### STATED GOAL
Reproduce this listing in full.

########

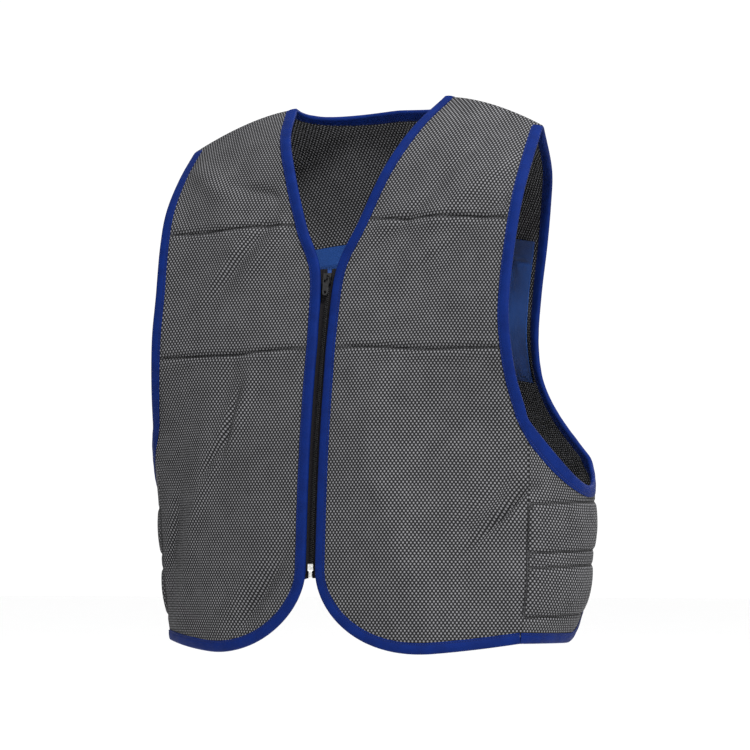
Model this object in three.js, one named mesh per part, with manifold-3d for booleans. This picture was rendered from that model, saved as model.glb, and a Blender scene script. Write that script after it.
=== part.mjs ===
// Cooling vest: a sleeveless zip-front vest of spacer mesh, bound all round in woven tape.
// Millimetres, +Z up, the front faces -Y and the wearer's left is +X.
// The origin is the middle of the neck opening, level with its corners on the shoulders.
import * as THREE from 'three';
import { mergeVertices } from 'three/addons/utils/BufferGeometryUtils.js';
import Module from 'manifold-3d';

// Heights, measured down from the neck corners
const LENGTH = 640;
const NECK_DEPTH = 200;
const SHOULDER_DROP = 43;
const ARM_JOIN_FRONT = 376;
const ARM_JOIN_BACK = 417;
const ARM_DIP = 52;
const SIDE_RISE = 16;
const SEAM_RISE = 46;
const BACK_RISE = 102;
const SIDE_LENGTH = LENGTH - SIDE_RISE;
const SEAM_LENGTH = LENGTH - SEAM_RISE;
const BACK_LENGTH = LENGTH - BACK_RISE;

// Widths from the middle plane, and depths from the shoulder line
const NECK_HALF = 101;
const HALF_WIDTH = 238;
const FRONT_DEPTH = 135;
const BACK_DEPTH = 154;
const BACK_NECK_DEPTH = 66;
const SIDE_BULGE = 41;

// Rounded lower corners of the fronts
const CORNER_WIDTH = 140;
const CORNER_HEIGHT = 88;

// The zip's tapes end this far below the start of the rounded corners
const ZIP_FOOT_DROP = 9;

// Cloth, binding and the gap kept between pieces
const MESH_THICK = 2.5;
const BIND_WIDTH = 12.6;
const BIND_THICK = 1.0;
const GAP = 0.3;

// Elastic bands in the side channels, from the hem up
const BAND_BASE = 28;
const BAND_HEIGHT = 54;
const BAND_GAP = 17;
const BAND_PUFF = 1.6;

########

### OUTPUT FOR THIS EXERCISE
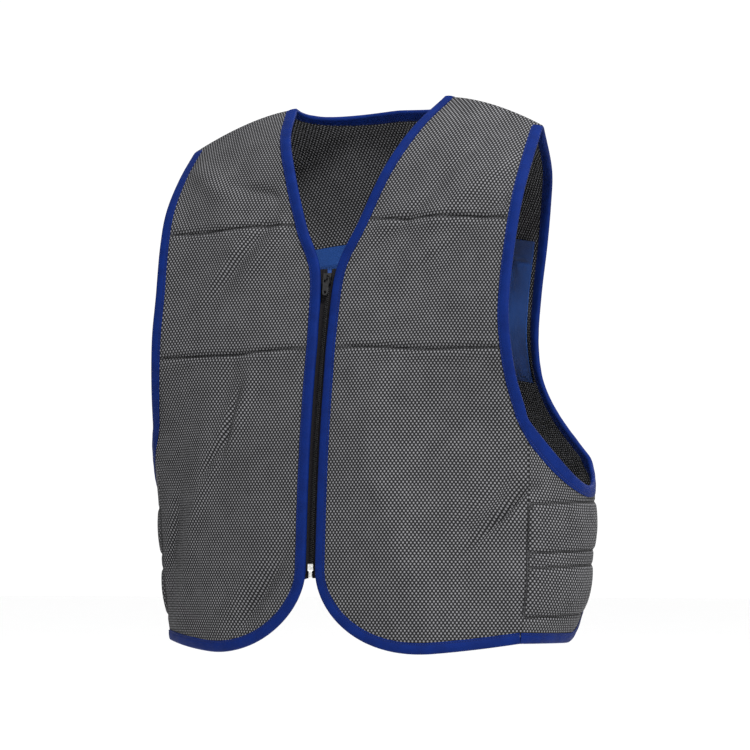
Model this object in three.js, one named mesh per part, with manifold-3d for booleans. This picture was rendered from that model, saved as model.glb, and a Blender scene script. Write that script after it.
=== part.mjs ===
// Cooling vest: a sleeveless zip-front vest of spacer mesh, bound all round in woven tape.
// Millimetres, +Z up, the front faces -Y and the wearer's left is +X.
// The origin is the middle of the neck opening, level with its corners on the shoulders.
import * as THREE from 'three';
import { mergeVertices } from 'three/addons/utils/BufferGeometryUtils.js';
import Module from 'manifold-3d';

// Heights, measured down from the neck corners
const LENGTH = 640;
const NECK_DEPTH = 200;
const SHOULDER_DROP = 43;
const ARM_JOIN_FRONT = 376;
const ARM_JOIN_BACK = 417;
const ARM_DIP = 52;
const SIDE_RISE = 16;
const SEAM_RISE = 46;
const BACK_RISE = 102;
const SIDE_LENGTH = LENGTH - SIDE_RISE;
const SEAM_LENGTH = LENGTH - SEAM_RISE;
const BACK_LENGTH = LENGTH - BACK_RISE;

// Widths from the middle plane, and depths from the shoulder line
const NECK_HALF = 101;
const HALF_WIDTH = 238;
const FRONT_DEPTH = 135;
const BACK_DEPTH = 154;
const BACK_NECK_DEPTH = 66;
const SIDE_BULGE = 41;

// Rounded lower corners of the fronts
const CORNER_WIDTH = 140;
const CORNER_HEIGHT = 88;

// The zip's tapes end this far below the start of the rounded corners
const ZIP_FOOT_DROP = 9;

// Cloth, binding and the gap kept between pieces
const MESH_THICK = 2.5;
const BIND_WIDTH = 12.6;
const BIND_THICK = 1.0;
const GAP = 0.3;

// Elastic bands in the side channels, from the hem up
const BAND_BASE = 28;
const BAND_HEIGHT = 54;
const BAND_GAP = 17;
const BAND_PUFF = 1.6;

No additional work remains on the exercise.